Bunny is a standard size grey donkey jenny. She was adopted thru the BLM adoption incentive program. She was born at the Florence AZ holding facility after her mother was rounded up near Oatman AZ. She was 4 months old when we picked her up. BLMs policy is to wean at 4 months, separate from mother, separate boys from girls and geld the boys. Family groups and bonds are broken. Its actually best for a burro baby to remain with its mother and family members until 1 year of age. They learn a lot from their elders. 

Bunny got her name because when we arrived to adopt her, she watched us the whole time, ears up and on us with curiosity in her eyes. She reminded me of the big eared grey cotton tails and jack rabbits commonly seen around our homes.

We had to stay overnight in a hotel because it was a 12 hour drive each way. While Jon and the kids slept, I spent the entire night in the trailer talking to, petting and bonding with the two babies we had adopted. By morning is was if they knew me since birth. Our daughter Lilly and I spent many hours loving on, brushing, feet and leg handling, trailer loading, etc.

Bunny is a very social, loving and gentle burro. I am BUNNY’S PERSON but she loves everyone. Bunny has many visitors and is one of the volunteers favorite burros. She has a way of making people feel like they’re “her person”, until I appear, LOL. Burros are much like cats in that most have “A Person” that they bond strongest to as their favorite. These bonds are most easily established as babies. The more baby burros are handled by multiple people, the more social they will be. Bunny has attended two Goldfield Days as a petting burro for guests, drawing many people over to meet them and interact with a burro.

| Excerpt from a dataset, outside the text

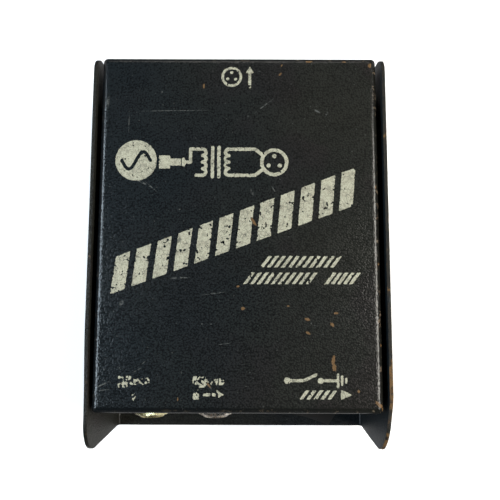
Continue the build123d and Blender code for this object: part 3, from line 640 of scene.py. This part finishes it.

Bunny spent this winter at our Las Vegas location so she could have her final BLM inspection for her title. She will return to the sanctuary in Goldfield NV when things warm up in late spring. 

Burros make amazing pets when adopted in bonded pairs and handled kindly as much as possible. They are sensitive and love to get and give hugs regularly. Its not unusual for me to be bent over on a project and have a burro resting its head on my back giving burro hugs.